• [DATA]
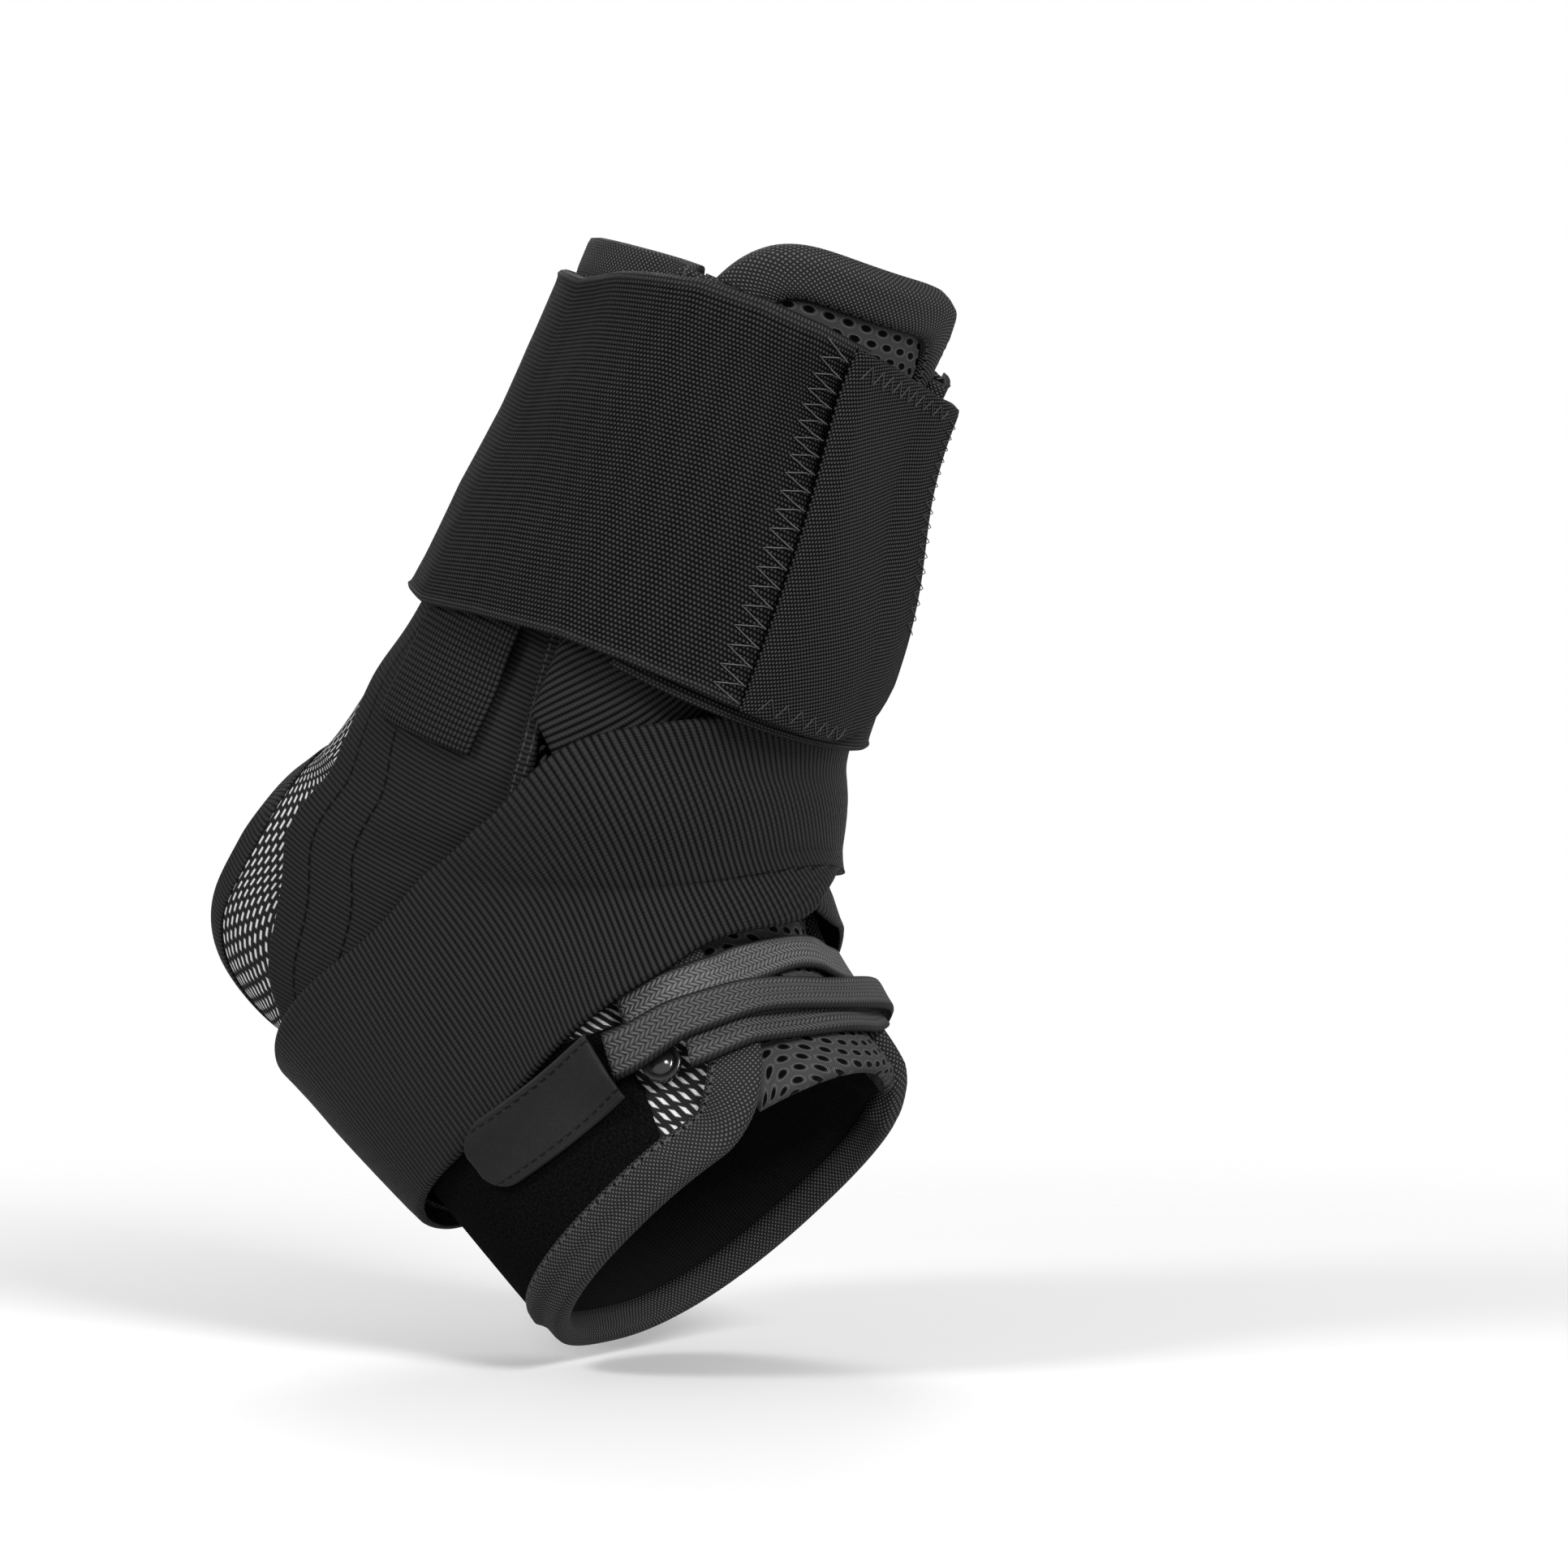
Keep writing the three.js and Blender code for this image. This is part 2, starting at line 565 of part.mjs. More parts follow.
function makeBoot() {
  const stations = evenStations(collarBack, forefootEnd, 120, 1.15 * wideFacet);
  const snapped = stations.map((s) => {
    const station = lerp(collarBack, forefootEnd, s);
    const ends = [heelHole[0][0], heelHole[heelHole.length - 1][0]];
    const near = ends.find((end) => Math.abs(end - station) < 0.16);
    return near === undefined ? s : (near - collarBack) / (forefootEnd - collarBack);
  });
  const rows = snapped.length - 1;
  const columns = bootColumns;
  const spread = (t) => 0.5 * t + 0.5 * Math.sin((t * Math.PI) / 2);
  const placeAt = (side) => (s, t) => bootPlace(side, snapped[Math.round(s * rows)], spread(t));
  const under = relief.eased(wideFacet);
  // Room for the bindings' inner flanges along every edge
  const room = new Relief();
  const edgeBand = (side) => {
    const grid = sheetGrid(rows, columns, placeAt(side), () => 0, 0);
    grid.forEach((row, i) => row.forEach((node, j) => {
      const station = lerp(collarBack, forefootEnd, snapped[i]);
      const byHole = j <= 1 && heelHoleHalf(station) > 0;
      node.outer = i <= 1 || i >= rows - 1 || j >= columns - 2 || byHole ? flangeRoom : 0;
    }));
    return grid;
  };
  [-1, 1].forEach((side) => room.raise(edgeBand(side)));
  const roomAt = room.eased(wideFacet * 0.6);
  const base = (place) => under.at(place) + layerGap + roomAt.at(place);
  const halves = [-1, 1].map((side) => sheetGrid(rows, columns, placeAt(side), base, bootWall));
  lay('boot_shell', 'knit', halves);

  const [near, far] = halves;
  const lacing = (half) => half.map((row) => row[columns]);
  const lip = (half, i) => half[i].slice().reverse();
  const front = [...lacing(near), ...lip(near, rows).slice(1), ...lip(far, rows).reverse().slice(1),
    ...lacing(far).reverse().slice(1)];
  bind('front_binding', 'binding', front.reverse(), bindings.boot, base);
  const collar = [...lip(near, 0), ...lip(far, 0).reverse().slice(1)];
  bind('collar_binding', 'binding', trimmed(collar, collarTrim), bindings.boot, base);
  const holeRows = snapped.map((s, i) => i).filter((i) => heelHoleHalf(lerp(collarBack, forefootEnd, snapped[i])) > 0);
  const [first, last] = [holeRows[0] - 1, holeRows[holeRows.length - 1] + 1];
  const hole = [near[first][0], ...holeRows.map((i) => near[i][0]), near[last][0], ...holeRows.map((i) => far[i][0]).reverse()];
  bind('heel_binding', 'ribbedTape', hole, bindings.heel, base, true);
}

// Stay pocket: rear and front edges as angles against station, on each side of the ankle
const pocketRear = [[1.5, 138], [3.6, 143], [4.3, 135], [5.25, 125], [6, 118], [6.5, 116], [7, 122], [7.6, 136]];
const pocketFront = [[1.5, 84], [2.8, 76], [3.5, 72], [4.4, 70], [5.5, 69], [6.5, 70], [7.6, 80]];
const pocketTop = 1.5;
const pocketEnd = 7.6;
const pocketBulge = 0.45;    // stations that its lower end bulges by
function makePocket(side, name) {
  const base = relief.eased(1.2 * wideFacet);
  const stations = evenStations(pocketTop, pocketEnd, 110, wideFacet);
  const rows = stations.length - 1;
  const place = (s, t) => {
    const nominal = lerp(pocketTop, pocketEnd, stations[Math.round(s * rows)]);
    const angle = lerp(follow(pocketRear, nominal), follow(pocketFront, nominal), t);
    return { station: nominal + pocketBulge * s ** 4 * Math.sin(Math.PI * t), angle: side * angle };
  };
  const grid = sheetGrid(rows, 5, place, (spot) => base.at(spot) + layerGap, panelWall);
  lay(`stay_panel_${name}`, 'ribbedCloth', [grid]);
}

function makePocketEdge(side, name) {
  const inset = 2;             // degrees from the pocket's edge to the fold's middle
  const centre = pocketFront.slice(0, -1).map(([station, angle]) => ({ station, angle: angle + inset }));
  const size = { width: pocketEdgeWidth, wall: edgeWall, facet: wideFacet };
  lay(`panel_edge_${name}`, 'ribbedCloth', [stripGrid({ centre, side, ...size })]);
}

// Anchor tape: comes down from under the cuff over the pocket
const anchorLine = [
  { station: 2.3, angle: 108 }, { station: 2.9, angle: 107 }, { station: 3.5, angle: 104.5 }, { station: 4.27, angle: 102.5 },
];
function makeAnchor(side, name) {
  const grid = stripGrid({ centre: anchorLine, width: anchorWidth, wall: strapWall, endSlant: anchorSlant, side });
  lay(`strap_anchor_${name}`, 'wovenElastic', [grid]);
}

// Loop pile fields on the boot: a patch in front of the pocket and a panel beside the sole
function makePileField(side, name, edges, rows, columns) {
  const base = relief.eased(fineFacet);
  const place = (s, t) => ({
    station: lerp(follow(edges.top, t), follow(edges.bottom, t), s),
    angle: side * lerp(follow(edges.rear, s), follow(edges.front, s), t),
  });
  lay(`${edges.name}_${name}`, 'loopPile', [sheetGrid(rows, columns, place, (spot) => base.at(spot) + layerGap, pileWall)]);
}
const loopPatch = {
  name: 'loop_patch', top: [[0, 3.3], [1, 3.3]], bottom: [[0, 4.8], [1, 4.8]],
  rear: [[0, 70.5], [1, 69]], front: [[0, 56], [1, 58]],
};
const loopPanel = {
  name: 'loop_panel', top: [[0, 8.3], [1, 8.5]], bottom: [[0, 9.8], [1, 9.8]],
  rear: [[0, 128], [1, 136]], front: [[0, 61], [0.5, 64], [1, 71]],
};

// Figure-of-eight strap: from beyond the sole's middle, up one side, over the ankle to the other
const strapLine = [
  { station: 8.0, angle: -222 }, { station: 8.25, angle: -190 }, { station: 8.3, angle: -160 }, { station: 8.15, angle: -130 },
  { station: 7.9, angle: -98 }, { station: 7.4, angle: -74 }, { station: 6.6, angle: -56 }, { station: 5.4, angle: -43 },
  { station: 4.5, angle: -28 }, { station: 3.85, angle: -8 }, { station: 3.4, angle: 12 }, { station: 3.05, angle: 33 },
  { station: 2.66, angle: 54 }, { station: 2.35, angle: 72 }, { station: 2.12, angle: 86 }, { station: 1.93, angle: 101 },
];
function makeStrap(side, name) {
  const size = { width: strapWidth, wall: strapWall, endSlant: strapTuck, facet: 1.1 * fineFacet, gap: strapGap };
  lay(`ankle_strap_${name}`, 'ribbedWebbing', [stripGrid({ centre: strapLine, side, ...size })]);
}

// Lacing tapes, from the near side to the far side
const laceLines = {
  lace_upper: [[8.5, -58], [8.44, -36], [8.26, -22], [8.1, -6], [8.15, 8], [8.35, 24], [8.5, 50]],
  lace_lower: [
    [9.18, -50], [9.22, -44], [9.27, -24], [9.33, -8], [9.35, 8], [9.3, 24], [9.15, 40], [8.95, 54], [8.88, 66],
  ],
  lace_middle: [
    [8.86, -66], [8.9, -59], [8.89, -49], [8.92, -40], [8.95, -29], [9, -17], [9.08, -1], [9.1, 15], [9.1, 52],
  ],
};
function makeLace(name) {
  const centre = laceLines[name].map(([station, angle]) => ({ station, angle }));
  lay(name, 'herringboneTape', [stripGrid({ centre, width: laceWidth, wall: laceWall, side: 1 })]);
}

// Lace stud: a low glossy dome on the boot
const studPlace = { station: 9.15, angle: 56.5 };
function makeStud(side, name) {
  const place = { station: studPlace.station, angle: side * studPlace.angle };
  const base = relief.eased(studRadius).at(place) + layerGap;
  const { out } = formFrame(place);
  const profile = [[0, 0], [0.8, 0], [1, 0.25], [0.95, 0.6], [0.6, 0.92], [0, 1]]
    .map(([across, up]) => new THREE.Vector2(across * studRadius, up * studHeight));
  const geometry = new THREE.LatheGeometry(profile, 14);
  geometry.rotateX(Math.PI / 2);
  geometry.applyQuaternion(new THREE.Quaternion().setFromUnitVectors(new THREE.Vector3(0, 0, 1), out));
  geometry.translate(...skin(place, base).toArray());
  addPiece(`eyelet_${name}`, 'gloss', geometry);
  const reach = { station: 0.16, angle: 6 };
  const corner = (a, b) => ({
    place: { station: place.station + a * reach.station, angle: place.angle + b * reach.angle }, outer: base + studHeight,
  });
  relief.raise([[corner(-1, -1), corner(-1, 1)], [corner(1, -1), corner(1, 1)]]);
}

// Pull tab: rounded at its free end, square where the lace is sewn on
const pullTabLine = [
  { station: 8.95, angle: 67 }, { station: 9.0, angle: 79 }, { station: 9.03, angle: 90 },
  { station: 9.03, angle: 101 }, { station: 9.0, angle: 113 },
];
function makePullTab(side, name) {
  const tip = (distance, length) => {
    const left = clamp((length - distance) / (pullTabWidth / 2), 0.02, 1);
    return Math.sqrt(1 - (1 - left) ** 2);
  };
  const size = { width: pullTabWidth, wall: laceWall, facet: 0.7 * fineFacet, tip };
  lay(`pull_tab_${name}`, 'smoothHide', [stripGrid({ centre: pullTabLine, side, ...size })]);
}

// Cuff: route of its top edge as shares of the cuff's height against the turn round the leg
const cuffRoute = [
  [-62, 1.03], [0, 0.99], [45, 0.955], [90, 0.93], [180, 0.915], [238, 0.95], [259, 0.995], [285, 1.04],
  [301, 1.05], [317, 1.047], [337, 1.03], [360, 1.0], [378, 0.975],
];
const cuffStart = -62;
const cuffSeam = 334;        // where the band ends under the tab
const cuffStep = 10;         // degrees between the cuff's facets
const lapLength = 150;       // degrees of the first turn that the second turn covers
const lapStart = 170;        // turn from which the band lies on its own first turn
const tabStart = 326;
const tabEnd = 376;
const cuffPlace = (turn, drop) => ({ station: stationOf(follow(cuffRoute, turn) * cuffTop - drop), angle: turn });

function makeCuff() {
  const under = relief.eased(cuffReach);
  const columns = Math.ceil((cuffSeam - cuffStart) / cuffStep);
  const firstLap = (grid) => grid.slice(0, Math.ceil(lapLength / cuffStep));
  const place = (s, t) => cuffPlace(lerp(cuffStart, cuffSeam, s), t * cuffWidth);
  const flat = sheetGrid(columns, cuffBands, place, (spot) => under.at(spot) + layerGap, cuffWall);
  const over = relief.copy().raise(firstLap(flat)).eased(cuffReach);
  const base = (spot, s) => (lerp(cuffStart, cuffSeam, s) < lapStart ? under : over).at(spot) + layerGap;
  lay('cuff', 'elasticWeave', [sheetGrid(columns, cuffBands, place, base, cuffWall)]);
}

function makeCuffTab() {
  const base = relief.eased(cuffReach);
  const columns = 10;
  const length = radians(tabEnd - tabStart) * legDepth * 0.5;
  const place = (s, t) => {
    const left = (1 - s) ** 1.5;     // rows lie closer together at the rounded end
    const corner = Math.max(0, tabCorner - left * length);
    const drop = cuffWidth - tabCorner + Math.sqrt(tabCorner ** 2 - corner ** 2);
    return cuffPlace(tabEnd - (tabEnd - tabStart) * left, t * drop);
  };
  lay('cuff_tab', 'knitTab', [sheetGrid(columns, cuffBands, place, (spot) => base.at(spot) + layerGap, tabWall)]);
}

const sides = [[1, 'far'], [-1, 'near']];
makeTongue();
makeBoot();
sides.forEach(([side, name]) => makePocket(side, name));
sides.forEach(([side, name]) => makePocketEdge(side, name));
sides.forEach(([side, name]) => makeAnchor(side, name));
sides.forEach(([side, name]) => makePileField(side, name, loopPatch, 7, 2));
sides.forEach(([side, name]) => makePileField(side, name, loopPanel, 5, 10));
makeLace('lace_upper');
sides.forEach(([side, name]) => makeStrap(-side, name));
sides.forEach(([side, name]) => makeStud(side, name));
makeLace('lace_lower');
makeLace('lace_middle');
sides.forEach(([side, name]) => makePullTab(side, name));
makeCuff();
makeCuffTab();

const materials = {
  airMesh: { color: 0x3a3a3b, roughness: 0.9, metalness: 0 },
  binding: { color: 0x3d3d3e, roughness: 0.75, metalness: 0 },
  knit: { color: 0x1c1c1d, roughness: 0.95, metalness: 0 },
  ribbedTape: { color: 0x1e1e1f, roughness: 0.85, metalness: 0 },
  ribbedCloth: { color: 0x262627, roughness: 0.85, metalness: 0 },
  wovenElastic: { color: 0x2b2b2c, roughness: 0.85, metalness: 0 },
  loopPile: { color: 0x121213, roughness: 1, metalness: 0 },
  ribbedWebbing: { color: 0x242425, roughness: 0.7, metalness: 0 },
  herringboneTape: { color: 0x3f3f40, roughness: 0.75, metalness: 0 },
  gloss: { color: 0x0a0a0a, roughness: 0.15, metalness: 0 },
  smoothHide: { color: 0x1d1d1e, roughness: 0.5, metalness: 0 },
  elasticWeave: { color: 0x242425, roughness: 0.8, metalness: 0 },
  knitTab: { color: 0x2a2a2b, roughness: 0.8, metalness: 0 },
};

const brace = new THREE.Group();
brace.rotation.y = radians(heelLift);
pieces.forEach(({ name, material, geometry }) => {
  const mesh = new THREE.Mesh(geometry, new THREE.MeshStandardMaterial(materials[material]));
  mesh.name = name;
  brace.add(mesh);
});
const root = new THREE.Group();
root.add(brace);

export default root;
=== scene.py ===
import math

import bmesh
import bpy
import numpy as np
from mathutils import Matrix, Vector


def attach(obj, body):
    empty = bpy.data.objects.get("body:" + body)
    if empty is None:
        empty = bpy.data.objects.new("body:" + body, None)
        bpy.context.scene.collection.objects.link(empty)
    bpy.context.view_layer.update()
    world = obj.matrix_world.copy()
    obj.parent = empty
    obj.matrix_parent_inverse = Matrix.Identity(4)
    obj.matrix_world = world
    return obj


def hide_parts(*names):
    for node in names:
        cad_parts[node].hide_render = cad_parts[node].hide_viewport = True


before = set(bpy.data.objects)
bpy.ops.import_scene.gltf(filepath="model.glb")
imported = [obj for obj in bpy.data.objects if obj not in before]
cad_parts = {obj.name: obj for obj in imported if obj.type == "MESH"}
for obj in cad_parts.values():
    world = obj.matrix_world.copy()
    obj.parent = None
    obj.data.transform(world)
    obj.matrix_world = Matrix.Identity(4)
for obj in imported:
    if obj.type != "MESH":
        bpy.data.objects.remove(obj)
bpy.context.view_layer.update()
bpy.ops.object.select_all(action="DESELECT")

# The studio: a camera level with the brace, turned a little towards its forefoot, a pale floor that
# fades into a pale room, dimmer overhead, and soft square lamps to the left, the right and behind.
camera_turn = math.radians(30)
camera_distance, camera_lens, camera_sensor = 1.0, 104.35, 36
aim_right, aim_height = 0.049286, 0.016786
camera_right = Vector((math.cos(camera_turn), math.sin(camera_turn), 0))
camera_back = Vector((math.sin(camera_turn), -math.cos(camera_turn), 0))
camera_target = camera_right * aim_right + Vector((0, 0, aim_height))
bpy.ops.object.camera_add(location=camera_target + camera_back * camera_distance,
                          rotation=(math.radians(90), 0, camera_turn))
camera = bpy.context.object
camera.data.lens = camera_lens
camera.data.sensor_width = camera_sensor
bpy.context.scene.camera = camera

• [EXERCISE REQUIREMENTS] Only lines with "node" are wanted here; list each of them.

• [FINISHED ANSWER]
    grid.forEach((row, i) => row.forEach((node, j) => {
      node.outer = i <= 1 || i >= rows - 1 || j >= columns - 2 || byHole ? flangeRoom : 0;
    for node in names:
        cad_parts[node].hide_render = cad_parts[node].hide_viewport = True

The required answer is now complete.